Painting by Jan Willem Pieneman

The Prince of Orange at Quatre Bras is an 1818 battle painting by the Dutch artist Jan Willem Pieneman. It depicts a scene from the Battle of Quatre Bras fought on 16 June 1815, two days before the decisive Battle of Waterloo. The young William, Prince of Orange, heir to the Dutch throne and a Lieutenant General in the British Army, had command of a corps of Allied troops.
The Waterloo campaign took place in Belgium which had recently granted to the new United Kingdom of the Netherlands by the Congress of Vienna. William of Orange was the senior Dutch figure present at the battle, serving under the overall command of the Duke of Wellington.

It began an equestrian portrait of William before being expanded into a grander battle scene. William is shown on horseback encouraging Dutch troops against the French on the right of the canvas.

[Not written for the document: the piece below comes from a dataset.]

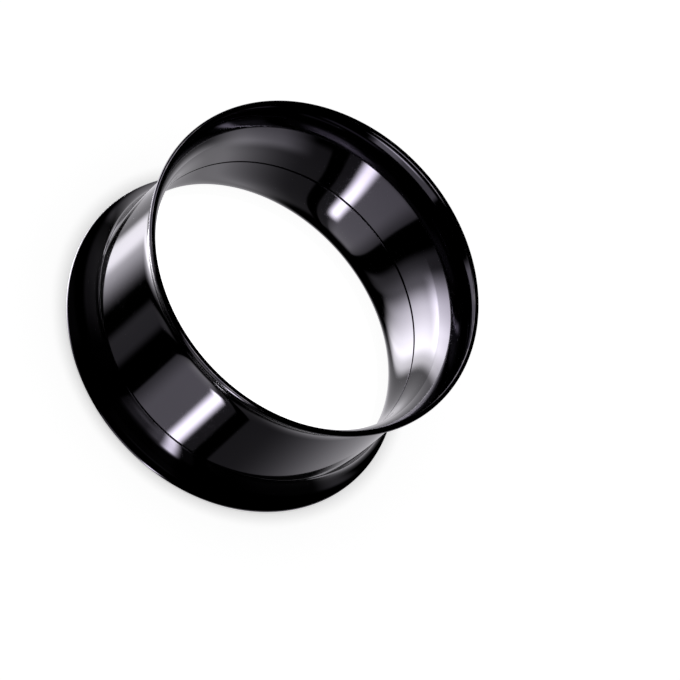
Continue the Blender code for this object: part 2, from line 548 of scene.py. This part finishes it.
# Each card: its direction round the tent and its height, in degrees seen from the tunnel's middle
CARD_INPUTS = ["Middle", "Half Width", "Side Fade", "Lowest", "Highest", "End Fade", "Light"]
CARDS = {
    "front_panel": (-88, 21, 1.2, -77, -25, 2, 0.35),
    "front_panel_end": (-60.5, 6.5, 1.2, -77, -25, 2, 0.14),
    "front_panel_glow": (-87, 16, 8, -77, -25, 5, 0.9),
    "front_panel_top": (-86, 22, 3, -26, 0, 5, 0.35),
    "front_tube": (-69.3, 4.2, 3.6, -61, -22, 3, 20),
    "front_tube_top": (-70, 6, 4, -22, -3, 5, 1.2),
    "right_cloth": (28, 71, 1.2, -74, -34, 4, 0.13),
    "right_cloth_top": (4, 24, 14, -46, -20, 3.5, 0.9),
    "right_rise": (58, 55, 32, -70, -42, 6, 0.5),
    "left_cloth": (120, 22, 6, -66, -22, 6, 0.5),
    "left_tube": (155, 10.5, 5.5, -66, -22, 5, 2.4),
    "left_lamp": (166, 16, 14, -66, -22, 5, 2.6),
    "left_lamp_top": (184, 21, 14, -44, -20, 4, 8.5),
    "left_panel": (-140, 9, 4, -70, -14, 6, 0.25),
    "high_left": (-166, 20, 5, -1, 18, 3, 2.0),
    "high_front": (-84, 22, 2, -1, 11, 2, 0.95),
    "high_front_left": (-69, 9, 4, -1, 11, 2, 0.8),
    "rim_line_front": (-76, 14, 8, 8.5, 10, 0.8, 8),
    "rim_glint_front": (-84, 25, 6, 32, 48, 3, 4.5),
    "rim_glint_left": (165, 30, 12, 32, 46, 3, 4.5),
}


def angle_between(tree, angle, middle):
    """How far an angle is from the middle one, either way round, in degrees."""
    away = math_node(tree, "SUBTRACT", angle, middle)
    return math_node(tree, "ABSOLUTE", math_node(tree, "WRAP", away, 180.0, -180.0))


def card_light(tree, strength):
    """Light that is left out once a ray has bounced off a matt surface."""
    path = tree.nodes.new("ShaderNodeLightPath")
    direct = math_node(tree, "LESS_THAN", path.outputs["Diffuse Depth"], 0.5)
    strength = math_node(tree, "MULTIPLY", strength, direct)
    inputs = {"Color": CARD_COLOUR, "Strength": strength}
    return add_node(tree, "ShaderNodeEmission", inputs).outputs[0]


def set_surface(tree, shader):
    """Gives a node tree that was cleared its output."""
    output = tree.nodes.new("ShaderNodeOutputMaterial")
    tree.links.new(shader, output.inputs["Surface"])


def show_in_mirrors_only(thing):
    """Hides a thing from everything but mirror reflections."""
    thing.visible_camera = False
    thing.visible_diffuse = False
    thing.visible_shadow = False
    thing.visible_transmission = False


def make_card():
    """One card of light on the tent, with soft edges."""
    inputs = {name: 0.0 for name in ["Round", "Height"] + CARD_INPUTS}
    group, start, end = new_group("card", inputs, ["Glow"])
    value = start.outputs
    away = angle_between(group, value["Round"], value["Middle"])
    near = math_node(group, "SUBTRACT", value["Half Width"], value["Side Fade"])
    far = math_node(group, "ADD", value["Half Width"], value["Side Fade"])
    sides = fade_between(group, away, near, far)
    low = math_node(group, "SUBTRACT", value["Lowest"], value["End Fade"])
    low_full = math_node(group, "ADD", value["Lowest"], value["End Fade"])
    foot = ramp_between(group, value["Height"], low, low_full)
    high_full = math_node(group, "SUBTRACT", value["Highest"], value["End Fade"])
    high = math_node(group, "ADD", value["Highest"], value["End Fade"])
    head = fade_between(group, value["Height"], high_full, high)
    glow = math_node(group, "MULTIPLY", math_node(group, "MULTIPLY", sides, foot), head)
    group.links.new(math_node(group, "MULTIPLY", glow, value["Light"]), end.inputs["Glow"])
    return group


def make_tent_cloth():
    """The tent's cloth: black, with the sum of all the cards' light on it."""
    material, tree = new_material("tent_cloth")
    tree.nodes.clear()
    place = tree.nodes.new("ShaderNodeTexCoord").outputs["Object"]
    outward = add_node(tree, "ShaderNodeVectorMath", {0: place}, operation="NORMALIZE")
    parts = add_node(tree, "ShaderNodeSeparateXYZ", {0: outward.outputs["Vector"]})
    angle = math_node(tree, "ARCTAN2", parts.outputs["Y"], parts.outputs["X"])
    angle = math_node(tree, "DEGREES", angle)
    height = math_node(tree, "DEGREES", math_node(tree, "ARCSINE", parts.outputs["Z"]))
    card = make_card()
    total = 0.0
    for numbers in CARDS.values():
        inputs = dict(zip(CARD_INPUTS, numbers))
        inputs.update({"Round": angle, "Height": height})
        node = use_group(tree, card, inputs)
        total = math_node(tree, "ADD", node.outputs["Glow"], total)
    set_surface(tree, card_light(tree, total))
    material.cycles.emission_sampling = "NONE"
    return material


tent_mesh = bmesh.new()
bmesh.ops.create_icosphere(tent_mesh, subdivisions=5, radius=TENT_RADIUS)
tent = object_from_mesh(tent_mesh, "light_tent")
tent.location = (0, 0, LENGTH / 2)
show_in_mirrors_only(tent)
tent.data.materials.append(make_tent_cloth())

# The black tape: a band just outside the back flare that only mirror reflections see. It keeps the flare
# dim below the seam in the photo's view, and thins out towards the panel and the tube.

TAPE_RADIUS = 14.0 * MM
TAPE_FOOT = 0.35 * MM
TAPE_TOP = 1.82 * MM
TAPE_START = -196
TAPE_END = 4
TAPE_FADE = 22
TAPE_DENSITY = 0.99
TAPE_THICK_BELOW = 1.55 * MM
TAPE_THIN_ABOVE = 1.70 * MM
TAPE_THIN_MIDDLE = -84
TAPE_THIN_HALF_WIDTH = 20
TAPE_THIN_DENSITY = 0.80
TAPE_GAP_MIDDLE = -80
TAPE_GAP_HALF_WIDTH = 6
TAPE_GAP_DENSITY = 0.35


def upright_band(name, radius, foot, top, directions, closed):
    """A thin upright band that only mirrors see, through directions in degrees round the axis."""
    mesh = bmesh.new()
    rings = []
    for height in (foot, top):
        ring = []
        for degrees in directions:
            angle = math.radians(degrees)
            place = (radius * math.cos(angle), radius * math.sin(angle), height)
            ring.append(mesh.verts.new(place))
        rings.append(ring)
    low, high = rings
    for step in range(len(low) if closed else len(low) - 1):
        after = (step + 1) % len(low)
        mesh.faces.new((low[step], low[after], high[after], high[step]))
    band = object_from_mesh(mesh, name)
    show_in_mirrors_only(band)
    return band


def make_tape_black():
    """Black gauze that lets some light through, more in front and most of all before the tube."""
    material, tree = new_material("tape_black")
    tree.nodes.clear()
    height, angle = round_coordinates(tree)[1:]
    angle = math_node(tree, "DEGREES", angle)
    away = angle_between(tree, angle, (TAPE_START + TAPE_END) / 2)
    reach = (TAPE_END - TAPE_START) / 2
    kept = fade_between(tree, away, reach - TAPE_FADE, reach)
    high = ramp_between(tree, height, TAPE_THICK_BELOW, TAPE_THIN_ABOVE)
    density = TAPE_DENSITY
    for middle, half_width, thinner in (
        (TAPE_THIN_MIDDLE, TAPE_THIN_HALF_WIDTH, TAPE_THIN_DENSITY - TAPE_DENSITY),
        (TAPE_GAP_MIDDLE, TAPE_GAP_HALF_WIDTH, TAPE_GAP_DENSITY - TAPE_THIN_DENSITY),
    ):
        away = angle_between(tree, angle, middle)
        inside = fade_between(tree, away, half_width * 0.5, half_width * 1.5)
        inside = math_node(tree, "MULTIPLY", inside, high)
        density = math_node(tree, "MULTIPLY_ADD", inside, thinner, density)
    density = math_node(tree, "MULTIPLY", kept, density)
    clear = tree.nodes.new("ShaderNodeBsdfTransparent")
    black = add_node(tree, "ShaderNodeEmission", {"Color": (0.0, 0.0, 0.0, 1.0), "Strength": 0.0})
    parts = {0: density, 1: clear.outputs[0], 2: black.outputs[0]}
    set_surface(tree, add_node(tree, "ShaderNodeMixShader", parts).outputs[0])
    return material


tape_directions = range(TAPE_START, TAPE_END + 1)
tape = upright_band("black_tape", TAPE_RADIUS, TAPE_FOOT, TAPE_TOP, tape_directions, closed=False)
tape.data.materials.append(make_tape_black())

# The low screen: a ring of gauze below the tunnel, seen only in mirror reflections through the bore. Its
# light fills the right-hand side of the bore's wall in the photo's view, and its grey part dims the
# wall's upper left end.

SCREEN_RADIUS = 20 * MM
SCREEN_FOOT = -70 * MM
SCREEN_TOP = -12.5 * MM

# Its cards: middle, half width and side fade in degrees, lowest, highest, foot fade and head fade in
# millimetres, and light
SCREEN_CARDS = {
    "bright": (160, 24, 12, -40, -13.5, 20, 0.7, 5.8),
    "edge_glow": (176, 22, 20, -40, -13.5, 20, 0.7, 2),
}

# Its grey part: how far round it lies and how much it holds back
SHADE_MIDDLE = 98
SHADE_HALF_WIDTH = 24
SHADE_FADE = 14
SHADE_DENSITY = 0.38


def make_lit_gauze():
    """Gauze that adds light to what shows through it, clear but for its grey part."""
    material, tree = new_material("lit_gauze")
    tree.nodes.clear()
    height, angle = round_coordinates(tree)[1:]
    angle = math_node(tree, "DEGREES", angle)
    height = math_node(tree, "DIVIDE", height, MM)
    away = angle_between(tree, angle, SHADE_MIDDLE)
    left = ramp_between(tree, away, SHADE_HALF_WIDTH - SHADE_FADE, SHADE_HALF_WIDTH + SHADE_FADE)
    left = math_node(tree, "MULTIPLY_ADD", left, SHADE_DENSITY, 1.0 - SHADE_DENSITY)
    total = 0.0
    for numbers in SCREEN_CARDS.values():
        middle, half_width, side_fade, lowest, highest, foot_fade, head_fade, light = numbers
        away = angle_between(tree, angle, middle)
        sides = fade_between(tree, away, half_width - side_fade, half_width + side_fade)
        foot = ramp_between(tree, height, lowest - foot_fade, lowest + foot_fade)
        head = fade_between(tree, height, highest - head_fade, highest + head_fade)
        glow = math_node(tree, "MULTIPLY", math_node(tree, "MULTIPLY", sides, foot), head)
        total = math_node(tree, "MULTIPLY_ADD", glow, light, total)
    clear = add_node(tree, "ShaderNodeBsdfTransparent", {"Color": left})
    parts = {0: clear.outputs[0], 1: card_light(tree, total)}
    set_surface(tree, add_node(tree, "ShaderNodeAddShader", parts).outputs[0])
    material.cycles.emission_sampling = "NONE"
    return material


screen_directions = range(0, 360, 3)
screen = upright_band(
    "low_screen", SCREEN_RADIUS, SCREEN_FOOT, SCREEN_TOP, screen_directions, closed=True
)
screen.data.materials.append(make_lit_gauze())

# The lamp and the room: a small lamp far above, which reaches the table inside the bore too, in a room
# of even white light.

LAMP_HEIGHT = 500 * MM
LAMP_SIZE = 60 * MM
LAMP_POWER = 0.85
ROOM_LIGHT = 0.22
BACKDROP_LIGHT = 0.98

lamp_data = bpy.data.lights.new("overhead_lamp", "AREA")
lamp_data.shape = "DISK"
lamp_data.size = LAMP_SIZE
lamp_data.energy = LAMP_POWER
lamp = bpy.data.objects.new("overhead_lamp", lamp_data)
bpy.context.scene.collection.objects.link(lamp)
lamp.location = (0, 0, LAMP_HEIGHT)
lamp.visible_glossy = False

room = bpy.data.worlds.new("white_room")
room.use_nodes = True
bpy.context.scene.world = room
room_tree = room.node_tree
background = room_tree.nodes["Background"]
path = room_tree.nodes.new("ShaderNodeLightPath")
extra = BACKDROP_LIGHT - ROOM_LIGHT
seen = math_node(room_tree, "MULTIPLY_ADD", path.outputs["Is Camera Ray"], extra, ROOM_LIGHT)
background.inputs["Color"].default_value = (1.0, 1.0, 1.0, 1.0)
room_tree.links.new(seen, background.inputs["Strength"])

# The camera: without perspective, so that the two rims look the same size, and rolled so that the tunnel
# leans in the picture as it does in the photo, although it lies flat.

CAMERA_HEIGHT_ANGLE = math.radians(53.13)
CAMERA_ROLL = math.radians(47.70)
PICTURE_WIDTH = 51.06 * MM
AIM_RIGHT = 5.07 * MM
AIM_UP = -2.53 * MM
CAMERA_DISTANCE = 80 * MM

camera_data = bpy.data.cameras.new("camera")
camera_data.type = "ORTHO"
camera_data.ortho_scale = PICTURE_WIDTH
camera_data.clip_start = 1 * MM
camera_data.clip_end = 2000 * MM
camera = bpy.data.objects.new("camera", camera_data)
bpy.context.scene.collection.objects.link(camera)
tilt = Matrix.Rotation(math.pi / 2 - CAMERA_HEIGHT_ANGLE, 4, "X")
turned = tilt @ Matrix.Rotation(CAMERA_ROLL, 4, "Z")
offset = turned.to_3x3() @ Vector((AIM_RIGHT, AIM_UP, CAMERA_DISTANCE))
camera.matrix_world = Matrix.Translation(Vector((0, 0, LENGTH / 2)) + offset) @ turned
bpy.context.scene.camera = camera
bpy.context.scene.view_settings.view_transform = "Standard"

The success of the painting led to Pieneman being awarded the Golden Lion. He subsequently produced a significantly larger heroic painting of the campaign with his The Battle of Waterloo in 1824. Today the work is in the Rijksmuseum in Amsterdam.

==Bibliography==
- Reynolds, Luke. Who Owned Waterloo?: Battle, Memory, and Myth in British History, 1815–1852. Oxford University Press, 2022.